-- Start of PROVIDED ENTRIES --
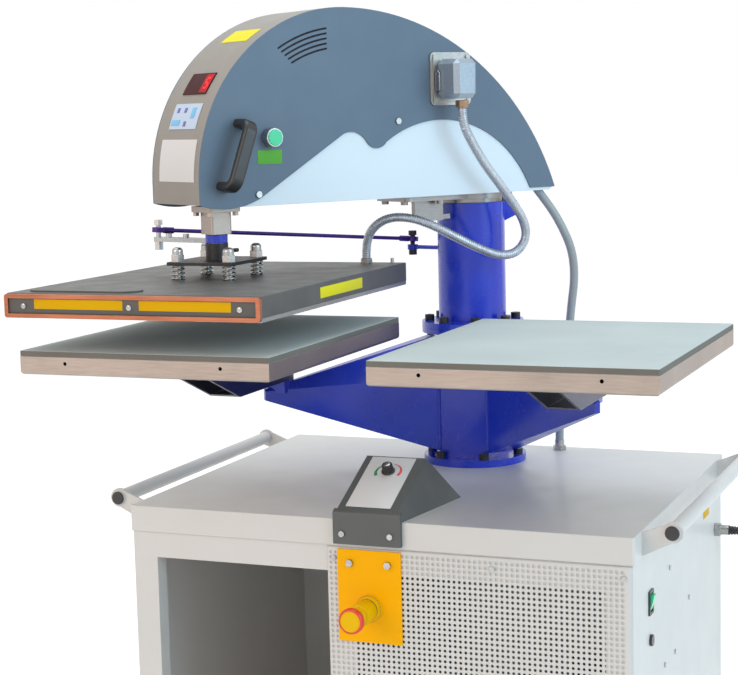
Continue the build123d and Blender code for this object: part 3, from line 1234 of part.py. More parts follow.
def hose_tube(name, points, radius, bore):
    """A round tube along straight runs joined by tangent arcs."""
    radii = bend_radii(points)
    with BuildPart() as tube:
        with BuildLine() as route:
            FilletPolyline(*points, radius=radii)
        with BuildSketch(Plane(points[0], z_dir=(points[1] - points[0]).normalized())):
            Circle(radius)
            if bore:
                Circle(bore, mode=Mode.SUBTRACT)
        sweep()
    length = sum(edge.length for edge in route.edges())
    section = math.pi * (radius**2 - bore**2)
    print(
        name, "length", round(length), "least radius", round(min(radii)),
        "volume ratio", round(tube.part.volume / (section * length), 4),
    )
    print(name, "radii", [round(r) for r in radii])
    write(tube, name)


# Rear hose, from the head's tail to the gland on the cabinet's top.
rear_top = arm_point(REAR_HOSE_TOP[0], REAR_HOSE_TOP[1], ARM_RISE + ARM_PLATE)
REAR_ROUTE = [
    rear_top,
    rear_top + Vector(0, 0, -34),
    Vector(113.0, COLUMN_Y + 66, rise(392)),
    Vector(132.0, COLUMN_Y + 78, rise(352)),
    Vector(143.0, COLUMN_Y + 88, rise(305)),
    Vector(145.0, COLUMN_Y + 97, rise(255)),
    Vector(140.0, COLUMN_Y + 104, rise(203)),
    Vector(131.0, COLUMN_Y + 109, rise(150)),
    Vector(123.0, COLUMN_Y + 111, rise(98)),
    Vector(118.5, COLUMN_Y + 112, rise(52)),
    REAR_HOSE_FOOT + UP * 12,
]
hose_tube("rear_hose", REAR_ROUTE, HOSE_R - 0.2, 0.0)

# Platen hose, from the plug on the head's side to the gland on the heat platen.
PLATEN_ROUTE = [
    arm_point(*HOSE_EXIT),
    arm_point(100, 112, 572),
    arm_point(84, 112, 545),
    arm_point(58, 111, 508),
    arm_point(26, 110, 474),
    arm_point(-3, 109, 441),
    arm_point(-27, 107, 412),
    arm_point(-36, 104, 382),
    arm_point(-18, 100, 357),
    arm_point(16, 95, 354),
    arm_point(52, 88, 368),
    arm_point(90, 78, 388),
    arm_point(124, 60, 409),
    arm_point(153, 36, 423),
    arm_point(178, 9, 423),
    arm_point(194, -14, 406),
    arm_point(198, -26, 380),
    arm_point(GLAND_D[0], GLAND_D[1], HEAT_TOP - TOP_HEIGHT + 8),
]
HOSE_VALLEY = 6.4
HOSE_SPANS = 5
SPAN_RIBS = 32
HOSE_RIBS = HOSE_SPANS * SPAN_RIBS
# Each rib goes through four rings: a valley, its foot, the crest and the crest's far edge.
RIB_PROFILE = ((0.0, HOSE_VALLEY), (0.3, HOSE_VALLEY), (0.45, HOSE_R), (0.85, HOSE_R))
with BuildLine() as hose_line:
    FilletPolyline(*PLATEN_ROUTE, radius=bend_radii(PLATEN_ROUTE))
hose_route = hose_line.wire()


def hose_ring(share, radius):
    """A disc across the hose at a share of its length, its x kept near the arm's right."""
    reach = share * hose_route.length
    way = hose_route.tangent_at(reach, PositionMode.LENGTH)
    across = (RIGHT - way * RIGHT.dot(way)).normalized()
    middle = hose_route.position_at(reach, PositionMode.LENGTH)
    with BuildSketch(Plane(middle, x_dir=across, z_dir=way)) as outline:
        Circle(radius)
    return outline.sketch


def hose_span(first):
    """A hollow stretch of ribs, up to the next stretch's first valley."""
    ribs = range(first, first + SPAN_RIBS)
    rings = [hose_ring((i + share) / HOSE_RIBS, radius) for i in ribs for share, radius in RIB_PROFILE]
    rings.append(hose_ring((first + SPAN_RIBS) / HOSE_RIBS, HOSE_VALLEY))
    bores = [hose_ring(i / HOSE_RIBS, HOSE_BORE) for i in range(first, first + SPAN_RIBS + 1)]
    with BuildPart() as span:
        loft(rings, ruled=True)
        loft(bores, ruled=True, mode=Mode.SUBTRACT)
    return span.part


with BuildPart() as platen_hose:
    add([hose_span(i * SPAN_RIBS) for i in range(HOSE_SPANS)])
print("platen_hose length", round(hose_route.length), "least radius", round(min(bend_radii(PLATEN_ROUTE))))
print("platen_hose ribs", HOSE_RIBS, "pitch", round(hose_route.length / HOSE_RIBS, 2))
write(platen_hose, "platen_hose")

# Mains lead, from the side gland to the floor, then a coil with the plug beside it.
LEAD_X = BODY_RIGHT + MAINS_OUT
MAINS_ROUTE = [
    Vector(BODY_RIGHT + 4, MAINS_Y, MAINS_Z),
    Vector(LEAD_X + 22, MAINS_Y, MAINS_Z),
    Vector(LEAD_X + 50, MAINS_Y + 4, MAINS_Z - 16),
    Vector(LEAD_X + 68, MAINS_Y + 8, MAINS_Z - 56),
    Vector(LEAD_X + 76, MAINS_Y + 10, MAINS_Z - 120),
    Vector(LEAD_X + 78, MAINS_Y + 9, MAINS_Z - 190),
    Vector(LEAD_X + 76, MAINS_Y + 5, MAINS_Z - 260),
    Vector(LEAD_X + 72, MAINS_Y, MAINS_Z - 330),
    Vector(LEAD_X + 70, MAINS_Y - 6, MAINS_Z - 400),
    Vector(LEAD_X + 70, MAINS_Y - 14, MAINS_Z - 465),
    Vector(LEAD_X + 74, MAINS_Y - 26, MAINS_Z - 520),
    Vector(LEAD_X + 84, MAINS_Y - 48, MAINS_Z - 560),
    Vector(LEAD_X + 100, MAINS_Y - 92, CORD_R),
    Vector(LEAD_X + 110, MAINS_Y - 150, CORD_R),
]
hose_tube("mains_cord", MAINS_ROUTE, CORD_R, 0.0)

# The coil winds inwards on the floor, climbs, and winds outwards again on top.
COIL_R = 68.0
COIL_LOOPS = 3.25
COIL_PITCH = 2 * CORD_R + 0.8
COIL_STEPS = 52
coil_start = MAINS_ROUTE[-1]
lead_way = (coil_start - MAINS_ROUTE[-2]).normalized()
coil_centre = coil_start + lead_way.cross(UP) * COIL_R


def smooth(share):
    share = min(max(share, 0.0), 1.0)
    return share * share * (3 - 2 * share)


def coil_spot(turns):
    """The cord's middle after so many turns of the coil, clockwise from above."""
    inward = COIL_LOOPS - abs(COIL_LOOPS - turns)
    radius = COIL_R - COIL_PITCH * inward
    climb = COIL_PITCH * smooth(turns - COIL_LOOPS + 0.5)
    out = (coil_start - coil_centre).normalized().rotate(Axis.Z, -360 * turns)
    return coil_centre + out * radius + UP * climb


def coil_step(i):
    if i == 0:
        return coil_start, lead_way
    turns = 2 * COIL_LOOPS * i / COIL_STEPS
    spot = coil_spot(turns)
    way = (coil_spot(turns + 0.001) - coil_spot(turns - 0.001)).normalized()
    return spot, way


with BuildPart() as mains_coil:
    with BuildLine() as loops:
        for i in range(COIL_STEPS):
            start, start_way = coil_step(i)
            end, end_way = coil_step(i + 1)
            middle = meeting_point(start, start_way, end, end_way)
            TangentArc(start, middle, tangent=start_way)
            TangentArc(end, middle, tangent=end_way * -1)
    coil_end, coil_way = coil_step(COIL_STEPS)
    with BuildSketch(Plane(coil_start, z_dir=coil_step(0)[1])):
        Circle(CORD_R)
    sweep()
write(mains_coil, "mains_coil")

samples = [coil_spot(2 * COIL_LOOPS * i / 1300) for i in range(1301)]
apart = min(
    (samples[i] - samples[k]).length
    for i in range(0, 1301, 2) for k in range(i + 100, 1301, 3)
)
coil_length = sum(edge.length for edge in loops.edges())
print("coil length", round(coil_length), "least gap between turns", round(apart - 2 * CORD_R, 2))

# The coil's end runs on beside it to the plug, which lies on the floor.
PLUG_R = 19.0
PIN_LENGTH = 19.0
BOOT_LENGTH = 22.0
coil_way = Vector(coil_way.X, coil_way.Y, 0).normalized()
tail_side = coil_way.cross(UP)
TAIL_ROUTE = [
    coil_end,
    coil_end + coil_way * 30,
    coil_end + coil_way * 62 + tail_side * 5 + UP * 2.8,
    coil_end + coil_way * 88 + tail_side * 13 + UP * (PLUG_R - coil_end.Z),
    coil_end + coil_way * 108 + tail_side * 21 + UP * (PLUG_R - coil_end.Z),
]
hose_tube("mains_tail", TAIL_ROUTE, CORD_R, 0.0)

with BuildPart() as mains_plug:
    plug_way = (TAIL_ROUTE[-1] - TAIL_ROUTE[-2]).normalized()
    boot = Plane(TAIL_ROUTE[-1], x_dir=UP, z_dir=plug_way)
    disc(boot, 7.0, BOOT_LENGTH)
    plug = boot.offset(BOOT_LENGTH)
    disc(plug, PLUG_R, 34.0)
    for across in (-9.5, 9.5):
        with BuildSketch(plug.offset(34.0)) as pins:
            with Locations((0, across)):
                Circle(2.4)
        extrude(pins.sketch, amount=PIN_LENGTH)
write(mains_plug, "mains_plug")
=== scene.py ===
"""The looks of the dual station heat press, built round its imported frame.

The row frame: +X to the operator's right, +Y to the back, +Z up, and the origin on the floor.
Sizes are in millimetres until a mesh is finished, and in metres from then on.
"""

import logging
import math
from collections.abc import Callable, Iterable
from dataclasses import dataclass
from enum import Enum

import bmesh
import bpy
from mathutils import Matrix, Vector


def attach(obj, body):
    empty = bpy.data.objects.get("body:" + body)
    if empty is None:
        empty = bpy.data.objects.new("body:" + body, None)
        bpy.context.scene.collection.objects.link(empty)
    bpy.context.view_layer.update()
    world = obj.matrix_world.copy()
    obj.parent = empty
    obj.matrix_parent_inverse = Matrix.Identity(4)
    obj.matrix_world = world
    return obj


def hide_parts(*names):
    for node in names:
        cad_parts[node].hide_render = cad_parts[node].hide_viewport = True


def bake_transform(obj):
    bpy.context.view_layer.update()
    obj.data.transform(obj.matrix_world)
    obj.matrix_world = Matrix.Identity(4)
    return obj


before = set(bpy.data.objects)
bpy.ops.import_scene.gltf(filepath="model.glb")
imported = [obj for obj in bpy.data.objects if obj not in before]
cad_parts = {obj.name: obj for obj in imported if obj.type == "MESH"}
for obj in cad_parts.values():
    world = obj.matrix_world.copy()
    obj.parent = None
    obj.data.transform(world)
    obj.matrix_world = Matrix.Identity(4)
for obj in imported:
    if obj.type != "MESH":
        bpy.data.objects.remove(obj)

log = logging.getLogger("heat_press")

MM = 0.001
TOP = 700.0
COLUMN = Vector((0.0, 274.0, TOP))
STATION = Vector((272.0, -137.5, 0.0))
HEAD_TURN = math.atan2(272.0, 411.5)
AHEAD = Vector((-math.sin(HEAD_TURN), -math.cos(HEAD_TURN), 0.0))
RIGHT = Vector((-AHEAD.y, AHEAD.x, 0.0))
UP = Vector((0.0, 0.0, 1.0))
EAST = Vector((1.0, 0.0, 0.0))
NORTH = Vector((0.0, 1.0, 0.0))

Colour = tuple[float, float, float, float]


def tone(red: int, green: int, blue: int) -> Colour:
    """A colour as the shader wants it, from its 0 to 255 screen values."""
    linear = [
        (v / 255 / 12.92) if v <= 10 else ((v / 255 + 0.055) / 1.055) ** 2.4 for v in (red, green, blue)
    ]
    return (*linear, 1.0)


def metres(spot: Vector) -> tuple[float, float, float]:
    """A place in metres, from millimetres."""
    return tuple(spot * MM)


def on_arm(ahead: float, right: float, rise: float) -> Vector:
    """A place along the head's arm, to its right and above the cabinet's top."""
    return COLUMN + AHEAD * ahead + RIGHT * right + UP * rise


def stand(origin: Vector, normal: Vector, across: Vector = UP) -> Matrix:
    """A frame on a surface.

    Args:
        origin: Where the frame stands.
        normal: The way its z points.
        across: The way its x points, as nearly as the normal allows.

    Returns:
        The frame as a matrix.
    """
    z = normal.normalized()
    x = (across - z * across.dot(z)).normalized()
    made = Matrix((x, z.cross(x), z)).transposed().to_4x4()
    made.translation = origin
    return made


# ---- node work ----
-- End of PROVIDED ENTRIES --
-- Start of PROVIDED ENTRIES --
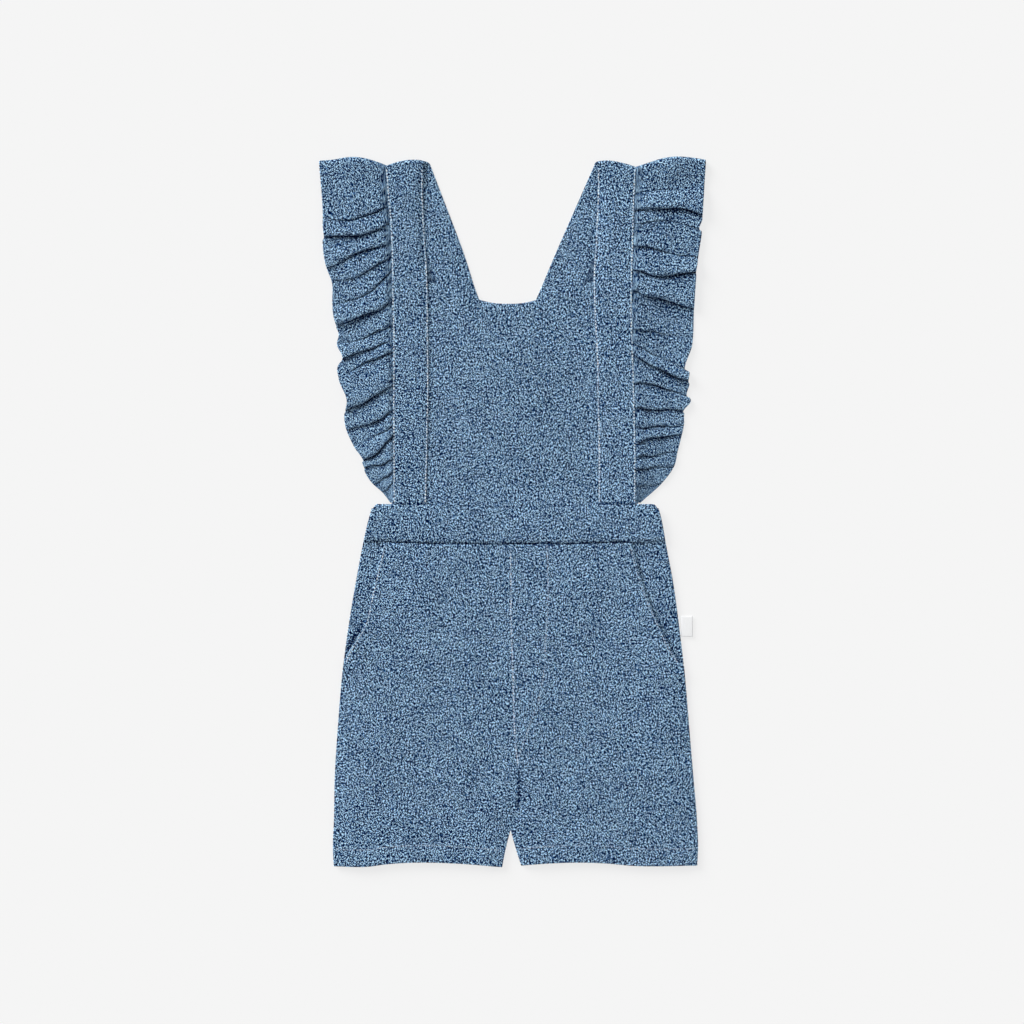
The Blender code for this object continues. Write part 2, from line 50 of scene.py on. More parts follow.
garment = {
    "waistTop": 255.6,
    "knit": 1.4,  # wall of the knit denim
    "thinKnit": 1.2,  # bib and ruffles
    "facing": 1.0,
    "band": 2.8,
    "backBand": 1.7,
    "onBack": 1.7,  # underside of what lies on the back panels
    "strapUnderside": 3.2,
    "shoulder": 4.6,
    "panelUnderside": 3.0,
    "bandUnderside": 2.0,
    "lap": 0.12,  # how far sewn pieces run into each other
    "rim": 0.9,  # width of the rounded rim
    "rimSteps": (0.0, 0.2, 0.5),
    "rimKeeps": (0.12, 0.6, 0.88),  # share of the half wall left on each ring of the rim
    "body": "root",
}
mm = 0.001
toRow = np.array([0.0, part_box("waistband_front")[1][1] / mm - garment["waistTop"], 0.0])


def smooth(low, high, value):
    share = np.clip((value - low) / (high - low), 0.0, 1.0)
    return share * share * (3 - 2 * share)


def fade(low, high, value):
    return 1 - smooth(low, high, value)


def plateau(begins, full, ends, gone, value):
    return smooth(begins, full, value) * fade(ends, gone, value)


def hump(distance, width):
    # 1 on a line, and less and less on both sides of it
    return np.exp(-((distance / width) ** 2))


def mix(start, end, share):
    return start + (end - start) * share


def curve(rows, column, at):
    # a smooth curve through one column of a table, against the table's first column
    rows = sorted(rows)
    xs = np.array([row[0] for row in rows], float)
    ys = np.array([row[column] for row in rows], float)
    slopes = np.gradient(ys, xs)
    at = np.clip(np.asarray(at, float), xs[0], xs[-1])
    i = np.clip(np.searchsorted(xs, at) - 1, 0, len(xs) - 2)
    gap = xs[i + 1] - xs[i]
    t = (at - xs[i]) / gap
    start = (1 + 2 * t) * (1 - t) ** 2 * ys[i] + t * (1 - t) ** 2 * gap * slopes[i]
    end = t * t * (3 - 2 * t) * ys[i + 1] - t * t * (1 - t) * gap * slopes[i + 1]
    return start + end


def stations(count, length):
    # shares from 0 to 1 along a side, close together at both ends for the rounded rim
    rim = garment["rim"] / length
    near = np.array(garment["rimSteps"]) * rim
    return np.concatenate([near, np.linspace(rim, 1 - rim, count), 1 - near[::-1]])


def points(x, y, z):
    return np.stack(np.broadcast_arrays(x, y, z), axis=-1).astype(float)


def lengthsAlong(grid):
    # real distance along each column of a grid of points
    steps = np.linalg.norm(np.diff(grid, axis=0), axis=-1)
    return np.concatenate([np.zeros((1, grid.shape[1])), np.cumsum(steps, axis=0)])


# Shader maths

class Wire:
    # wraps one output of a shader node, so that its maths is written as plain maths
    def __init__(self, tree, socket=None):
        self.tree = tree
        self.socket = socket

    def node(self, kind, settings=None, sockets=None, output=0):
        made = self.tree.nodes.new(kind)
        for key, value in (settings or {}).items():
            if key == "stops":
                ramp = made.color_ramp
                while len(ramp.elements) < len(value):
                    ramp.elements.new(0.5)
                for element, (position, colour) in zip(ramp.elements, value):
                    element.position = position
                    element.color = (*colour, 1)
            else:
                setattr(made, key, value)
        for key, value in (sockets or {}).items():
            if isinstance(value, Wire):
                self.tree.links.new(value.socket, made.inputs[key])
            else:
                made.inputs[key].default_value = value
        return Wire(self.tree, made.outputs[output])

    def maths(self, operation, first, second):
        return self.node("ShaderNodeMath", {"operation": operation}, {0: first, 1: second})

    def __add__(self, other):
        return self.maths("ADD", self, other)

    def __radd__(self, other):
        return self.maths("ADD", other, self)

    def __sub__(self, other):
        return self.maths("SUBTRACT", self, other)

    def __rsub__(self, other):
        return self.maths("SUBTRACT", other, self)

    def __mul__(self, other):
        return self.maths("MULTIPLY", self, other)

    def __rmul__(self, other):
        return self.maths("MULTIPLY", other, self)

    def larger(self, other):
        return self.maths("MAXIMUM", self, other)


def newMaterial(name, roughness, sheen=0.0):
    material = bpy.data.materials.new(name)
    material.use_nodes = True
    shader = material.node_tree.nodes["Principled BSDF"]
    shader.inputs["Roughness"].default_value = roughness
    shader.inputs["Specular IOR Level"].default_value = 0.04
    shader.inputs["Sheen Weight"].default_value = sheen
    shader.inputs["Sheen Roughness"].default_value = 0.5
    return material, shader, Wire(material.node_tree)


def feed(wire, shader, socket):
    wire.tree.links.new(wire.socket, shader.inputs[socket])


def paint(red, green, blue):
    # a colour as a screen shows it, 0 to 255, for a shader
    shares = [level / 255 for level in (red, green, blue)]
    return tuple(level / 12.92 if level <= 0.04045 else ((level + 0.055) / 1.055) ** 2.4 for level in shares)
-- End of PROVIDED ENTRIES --
-- Start of PROVIDED ENTRIES --
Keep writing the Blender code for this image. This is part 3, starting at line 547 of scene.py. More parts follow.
-- End of PROVIDED ENTRIES --
DIRECTION. Your task is to repeat exactly the lines from the one that contains "# The coil's" through the one that contains "for node in", with both end lines included.

SOLVED PROBLEM.
# The coil's end runs on beside it to the plug, which lies on the floor.
PLUG_R = 19.0
PIN_LENGTH = 19.0
BOOT_LENGTH = 22.0
coil_way = Vector(coil_way.X, coil_way.Y, 0).normalized()
tail_side = coil_way.cross(UP)
TAIL_ROUTE = [
    coil_end,
    coil_end + coil_way * 30,
    coil_end + coil_way * 62 + tail_side * 5 + UP * 2.8,
    coil_end + coil_way * 88 + tail_side * 13 + UP * (PLUG_R - coil_end.Z),
    coil_end + coil_way * 108 + tail_side * 21 + UP * (PLUG_R - coil_end.Z),
]
hose_tube("mains_tail", TAIL_ROUTE, CORD_R, 0.0)

with BuildPart() as mains_plug:
    plug_way = (TAIL_ROUTE[-1] - TAIL_ROUTE[-2]).normalized()
    boot = Plane(TAIL_ROUTE[-1], x_dir=UP, z_dir=plug_way)
    disc(boot, 7.0, BOOT_LENGTH)
    plug = boot.offset(BOOT_LENGTH)
    disc(plug, PLUG_R, 34.0)
    for across in (-9.5, 9.5):
        with BuildSketch(plug.offset(34.0)) as pins:
            with Locations((0, across)):
                Circle(2.4)
        extrude(pins.sketch, amount=PIN_LENGTH)
write(mains_plug, "mains_plug")
=== scene.py ===
"""The looks of the dual station heat press, built round its imported frame.

The row frame: +X to the operator's right, +Y to the back, +Z up, and the origin on the floor.
Sizes are in millimetres until a mesh is finished, and in metres from then on.
"""

import logging
import math
from collections.abc import Callable, Iterable
from dataclasses import dataclass
from enum import Enum

import bmesh
import bpy
from mathutils import Matrix, Vector


def attach(obj, body):
    empty = bpy.data.objects.get("body:" + body)
    if empty is None:
        empty = bpy.data.objects.new("body:" + body, None)
        bpy.context.scene.collection.objects.link(empty)
    bpy.context.view_layer.update()
    world = obj.matrix_world.copy()
    obj.parent = empty
    obj.matrix_parent_inverse = Matrix.Identity(4)
    obj.matrix_world = world
    return obj


def hide_parts(*names):
    for node in names:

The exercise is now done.